Leo Welch voit le jour le 22 mars 1932 à Sabougla, une minuscule localité du comté de Calhoun située environ trente kilomètres à l’est de Grenada, qui marque la “frontière” orientale du Delta. Il se trouve vite au contact de la musique, et, selon une habitude alors répandue dans ces régions rurales, il apprend dans son enfance plusieurs instruments dont l’harmonica et le violon. Mais à partir de 1945 (ou peut-être un peu avant), c’est en empruntant la guitare d’un cousin plus âgé, R.C. Welch, qu’il se découvre un réel potentiel. Dès lors, également marqué vocalement par le gospel, il commence à jouer lors de soirées et dans des églises, puis plus tard dans de petits clubs du comté.

 


La Maroquinerie, Paris 20e, 8 juillet 2015 © J-M Rock'n'Blues

 

Issu d’une famille de métayers, il n’échappe pas aux travaux agricoles et ne songe certainement pas à devenir musicien professionnel. D’ailleurs, il trouve finalement un emploi stable de bûcheron dans une scierie, un métier qu’il exercera pendant trente ans. Pour en savoir un peu plus sur ces débuts, on lira dans le numéro 222 de Soul Bag l’interview qu’il avait accordée en juillet 2015 à Éric Doidy. Au milieu des années 1970, il obtient plus d’engagements et fait évoluer sa musique vers le style personnel qu’on lui connaît : un mélange tumultueux de gospel, de Delta blues électrique et de Hill Country blues, le tout servi avec une voix presque sépulcrale et une guitare souvent surexcitée !
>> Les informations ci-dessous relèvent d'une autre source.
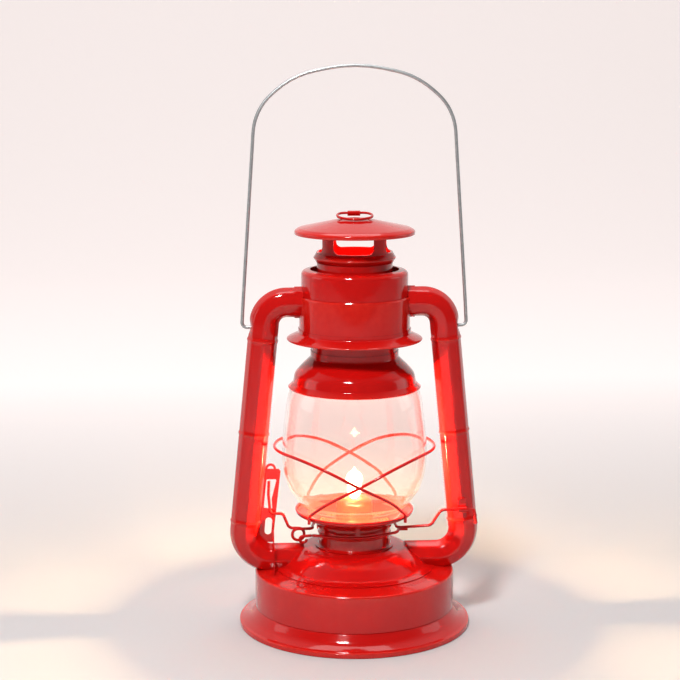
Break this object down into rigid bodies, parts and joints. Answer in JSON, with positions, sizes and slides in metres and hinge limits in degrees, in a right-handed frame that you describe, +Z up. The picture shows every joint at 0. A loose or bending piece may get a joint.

Mais il lui faudra attendre l’année 2013 et sa rencontre avec le manager Vencie Varnado et le soutien de Big Legal Mess (il est amusant de noter que le nom de ce label pourrait presque définir la musique de Welch !) pour que sa situation évolue enfin de façon significative. Et de fait, la sortie en début d’année suivante de “Sabougla Voices” va propulser Welch en pleine lumière. Malgré son âge, l’octogénaire qui a eu tout le temps de forger sa musique singulière s’avère très crédible et il a de beaux restes. Son originalité et son jeu de scène complètent sa panoplie et il s’inscrit parmi les révélations de 2014. Profitant de ce succès, il sort un an plus tard “I Don’t Prefer No Blues”, sans doute un peu inférieur (l’effet de surprise joue moins et ses accompagnateurs sont parfois un peu trop “volubiles”), mais cela reste très consistant.

 


La Maroquinerie, Paris 20e, 8 juillet 2015 © J-M Rock'n'Blues

 

Un peu surgi de nulle part, Leo “Bud” Welch, à sa façon, est parvenu à quelque sorte à dépoussiérer le blues dont il a rallumé l’urgence, et personne ne s’y attendait. Celui qui n’avait pas pris l’avion avant 2014 va donc tourner intensivement, jusqu’en Europe et donc en France. En 2017, la sortie d’un CD et DVD live (“Live At The Iridium”) ne lui rend que partiellement hommage, ce qui nous donne beaucoup de regrets quand on sait combien Welch captivait sur scène. Alors, comme l’écrit Jean-Pierre Bruneau dans notre numéro 227, on attend maintenant impatiemment la sortie du film que les Autrichiens Wolfgang Almer et Stefan Wolner lui ont consacré, Late Blossom Blues – The Journey of Leo “Bud” Welch, déjà plébiscité dans plusieurs festivals internationaux.